_AIM OF THE TASK_
Can you reproduce the data beneath, keeping every line exact?
····················
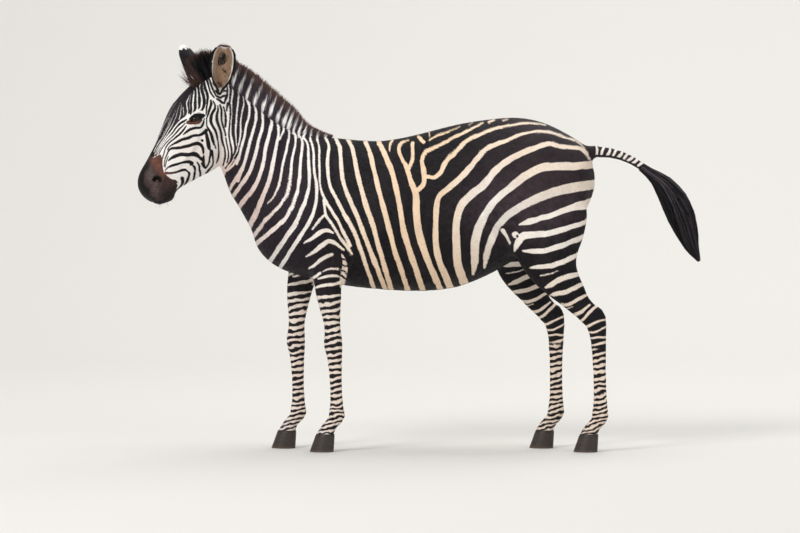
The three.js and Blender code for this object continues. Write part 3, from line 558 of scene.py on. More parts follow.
HEAD_WHITES = """
/:.8 1.2 1.4 1.4 1.5 1.5 1.5 1.3:189.2,95 188.2,98.4 186.8,101.4 186.4,104.6 186.7,108 187.2,111.4
186.8,114.4 185.4,117
/:.6 .9 .9 .7:191.2,93 190.2,98 189.5,103.4 189.5,109.6
/:1 1.2 1.2 1.2 1.2:193.6,90.4 194.3,95 193.2,100.4 192.9,105 193,109.4
/:1 1.4 1.6 1.6 1.6 1.6:195.9,87 197.1,93.6 197.2,99 197.6,103.6 197.8,107.8 197.4,110.8
/:1 1.2 1.4 1.5 1.5 1.4:199.8,83.4 200.2,90.4 201.4,97 202.2,103 201,107.2 199,109.4
/:.9 1.1 1.1 .9:183.1,106.6 183.3,110.4 183.4,113.2 183.2,115.8
/:.7 1 1.2 1.3 1.1:181.4,104 180.9,109 180.5,112.2 179.7,116 178.7,119.2
/:.5 .7 .8 .8 .9 .9 1 .9 .9 1 1:180.4,102 178.2,107 176.9,112 176.1,116.2 174.6,120 172.6,123.6 170.6,127.4
168.6,130.7 166.4,134.4 163.8,138 161,142
/:1 .9 .8 .7:161,142 158.6,145.6 156.4,149.6 154.6,154
/:.8 .8 .7 .6:162,137 158.8,141.6 155.8,146.6 153.4,152
/:.5 .6 .6 .7 .7 .7 .8:175.6,110 173.2,115 171.3,119.6 169.6,124 167.6,128.2 165,132.8 162,137
/:.3 .4 .5 .5 .5:170.4,117 168.8,122.6 167,127.4 164.4,131.4 161.6,135.6
/:1.3 1.7 2 1.9 1.7 1.6 1.5 1.4 1.3 1.1 1:187.2,114.4 184.8,117.6 181.4,119.9 178.2,122.6 174.5,127
171,131.8 167.7,135.7 164.4,140 161.4,144 158.8,148 156.8,152.4
"""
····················
_SOLUTION FOR THIS PROBLEM_
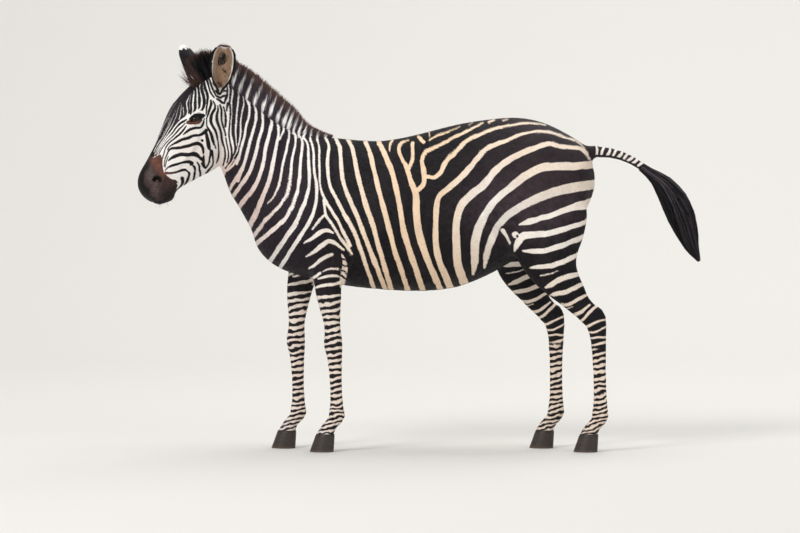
The three.js and Blender code for this object continues. Write part 3, from line 558 of scene.py on. More parts follow.
HEAD_WHITES = """
/:.8 1.2 1.4 1.4 1.5 1.5 1.5 1.3:189.2,95 188.2,98.4 186.8,101.4 186.4,104.6 186.7,108 187.2,111.4
186.8,114.4 185.4,117
/:.6 .9 .9 .7:191.2,93 190.2,98 189.5,103.4 189.5,109.6
/:1 1.2 1.2 1.2 1.2:193.6,90.4 194.3,95 193.2,100.4 192.9,105 193,109.4
/:1 1.4 1.6 1.6 1.6 1.6:195.9,87 197.1,93.6 197.2,99 197.6,103.6 197.8,107.8 197.4,110.8
/:1 1.2 1.4 1.5 1.5 1.4:199.8,83.4 200.2,90.4 201.4,97 202.2,103 201,107.2 199,109.4
/:.9 1.1 1.1 .9:183.1,106.6 183.3,110.4 183.4,113.2 183.2,115.8
/:.7 1 1.2 1.3 1.1:181.4,104 180.9,109 180.5,112.2 179.7,116 178.7,119.2
/:.5 .7 .8 .8 .9 .9 1 .9 .9 1 1:180.4,102 178.2,107 176.9,112 176.1,116.2 174.6,120 172.6,123.6 170.6,127.4
168.6,130.7 166.4,134.4 163.8,138 161,142
/:1 .9 .8 .7:161,142 158.6,145.6 156.4,149.6 154.6,154
/:.8 .8 .7 .6:162,137 158.8,141.6 155.8,146.6 153.4,152
/:.5 .6 .6 .7 .7 .7 .8:175.6,110 173.2,115 171.3,119.6 169.6,124 167.6,128.2 165,132.8 162,137
/:.3 .4 .5 .5 .5:170.4,117 168.8,122.6 167,127.4 164.4,131.4 161.6,135.6
/:1.3 1.7 2 1.9 1.7 1.6 1.5 1.4 1.3 1.1 1:187.2,114.4 184.8,117.6 181.4,119.9 178.2,122.6 174.5,127
171,131.8 167.7,135.7 164.4,140 161.4,144 158.8,148 156.8,152.4
"""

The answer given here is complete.